Is the University getting the balance right? Certainly, it has taken charge and a new professionalism is in evidence both in the most visited colleges and in the University buildings which are open to the public. As far as the tourist hordes are concerned, the University of Oxford Information Officer gives an annual briefing to members of the Oxford Guild of Guides, to ensure that the information they give is as accurate and up-to-date as possible. The guides are in regular contact with college staff and are trained in group management as well as factual knowledge, helping to ensure the minimum of disruption. Whilst some might consider any tourism an invasion of academic peace, it is surely better to manage tourists proactively than to deny their presence. It is a major opportunity to garner global support for the University, which like it or not is now also a brand.

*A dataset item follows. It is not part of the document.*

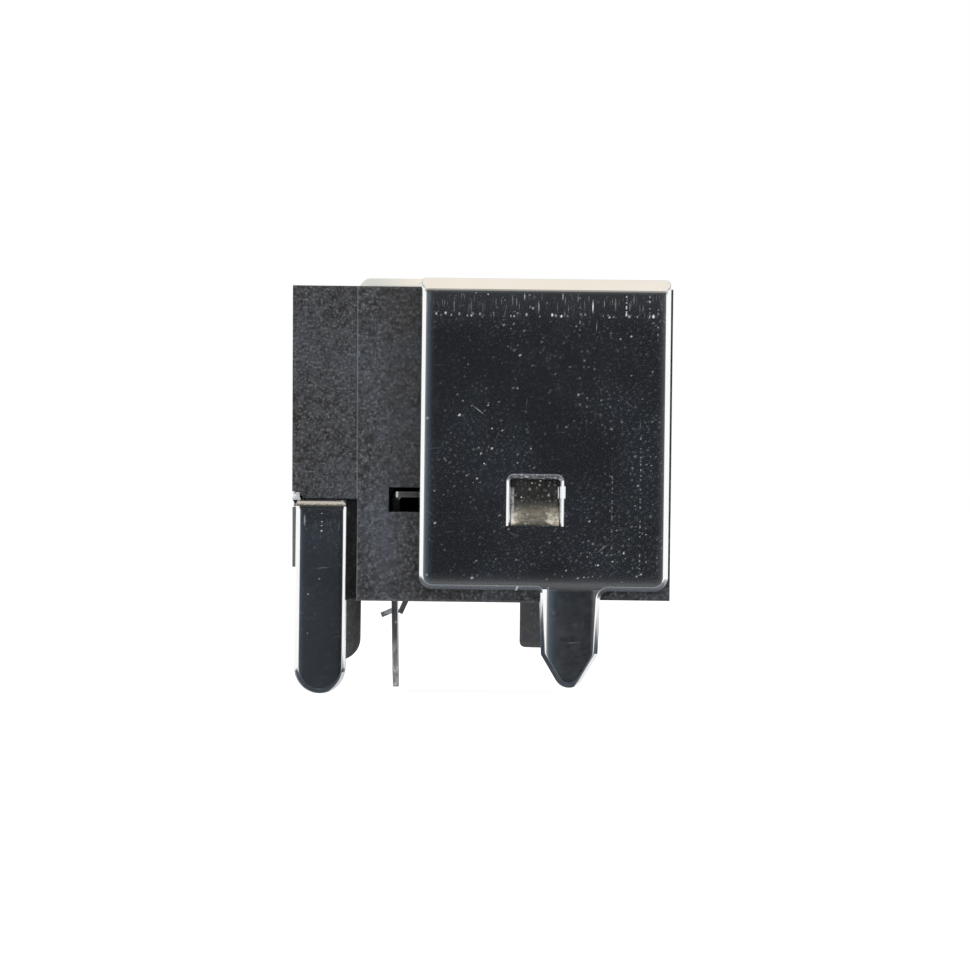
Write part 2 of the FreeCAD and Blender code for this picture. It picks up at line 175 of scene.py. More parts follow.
def cutHighlight(tree, below, weight):
    # Painted highlight on the right-hand cut of a leg's tip, on its faces that look to the front, below the
    # given height
    low = tree.math("LESS_THAN", tree.z, below * mm)
    return tree.times(tree.ramp(tree.facing()[0], 0.25, 0.45), low, weight)


# Each layer: pitch, reach, share, weight, stretch, turn in degrees, move
dustLayers = ((0.27, 0.055, 0.8, 0.011, 1.0, 0.0, 0.11), (0.13, 0.050, 0.9, 0.0115, 1.3, 30.0, 0.23))
scratchLayers = ((0.30, 0.026, 0.3, 0.016, 14.0, 63.0, 0.41),
                 (0.27, 0.024, 0.3, 0.014, 12.0, -38.0, 0.53),
                 (0.25, 0.024, 0.3, 0.014, 16.0, 4.0, 0.67),
                 (0.25, 0.024, 0.3, 0.014, 12.0, 87.0, 0.79))


sheet = {"fine": 1400.0, "cloud": 320.0, "bump": 0.0000006, "darker": 0.97,
         "dust": (0.80, 0.81, 0.82, 1), "film": (0.0040, 0.0058, 0.0085, 1)}


def sheetMetal(name, tint, rough, dustAndHighlightShare=1.0, tilt=None, marksAndHighlights=None, paintedShading=None):
    # Bright metal under a thin film, with dust, scratches, and whatever marks, painted highlights and
    # painted shade it is given
    tree = Tree(name)
    plane = surfacePlane(tree)
    fine = tree.noise(tree.where, sheet["fine"], 4.0, 0.6)
    cloud = tree.noise(tree.where, sheet["cloud"], 3.0, 0.55)
    dust = tree.strongest(*[marks(tree, plane, *layer) for layer in dustLayers + scratchLayers])
    grimeAndHighlights = tree.times(dust, tree.ramp(cloud, 0.38, 0.66, 0.45, 1.6))
    if marksAndHighlights:
        grimeAndHighlights = tree.strongest(grimeAndHighlights, tree.strongest(*marksAndHighlights(tree, plane)))
    grimeAndHighlights = tree.math("MULTIPLY", grimeAndHighlights, dustAndHighlightShare, clamp=True)
    darker = [c * sheet["darker"] for c in tint]
    base = tree.mixed(tree.ramp(cloud, 0.35, 0.7), (*darker, 1), (*tint, 1))
    # Painted light and shade in the base colour, where the piece is given it
    if paintedShading:
        share, colour = paintedShading(tree)
        base = tree.mixed(share, base, (*colour, 1))
    roughness = tree.math("MULTIPLY_ADD", fine, rough * 0.8, rough * 0.6)
    normal = tree.bump(fine, sheet["bump"])
    if tilt:
        lean, rise = tilt(tree)
        shift = tree.node("CombineXYZ", None, X=lean, Z=rise).outputs[0]
        leaned = tree.node("VectorMath", {"operation": "ADD"}, i0=normal, i1=shift).outputs[0]
        normal = tree.node("VectorMath", {"operation": "NORMALIZE"}, i0=leaned).outputs[0]
    metal = tree.node("BsdfPrincipled", None, Base_Color=base, Metallic=1.0, Roughness=roughness,
                      Normal=normal)
    # A pale coat for dust and scratches, which also carries the painted highlights
    dustAndHighlightCoat = tree.node("BsdfDiffuse", None, Color=sheet["dust"], Roughness=0.5)
    film = tree.mixed(tree.ramp(cloud, 0.4, 0.66, 0.05, 1.0), (0, 0, 0, 1), sheet["film"])
    haze = tree.node("BsdfDiffuse", None, Color=film, Roughness=0.5)
    both = tree.node("AddShader", None, i0=metal.outputs[0], i1=haze.outputs[0])
    both = tree.node("MixShader", None, i0=grimeAndHighlights, i1=both.outputs[0], i2=dustAndHighlightCoat.outputs[0])
    return tree.finish(both.outputs[0])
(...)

The University recognised as much when, in 1991, it established Oxford Limited to run retail and licensing programmes on its behalf and set up its own shop on the High Street. In 2010-2011, its income surpassed £1.5m. It now has agents world-wide, and Oxford University gives its name to everything from sweatshirts to furniture and even two university tartans.
Of course, the real genius of the founding fathers of the University of Oxford was in their choice of location. Oxford lies but a punt’s width from Bicester Village, a sprawling retail outlet selling discounted designer labels by the bucketload. Seen by some as a blot on the landscape and frequently responsible for miles long tailbacks on the A34, Bicester Village was visited by over 5.8m visitors in 2011 and this shopping mecca, as Bamber confirms, is a fixture that no Chinese conference participant will be denied.
Scholarship is a serious business — but not nearly as serious as buying Calvin Klein at knock-down prices.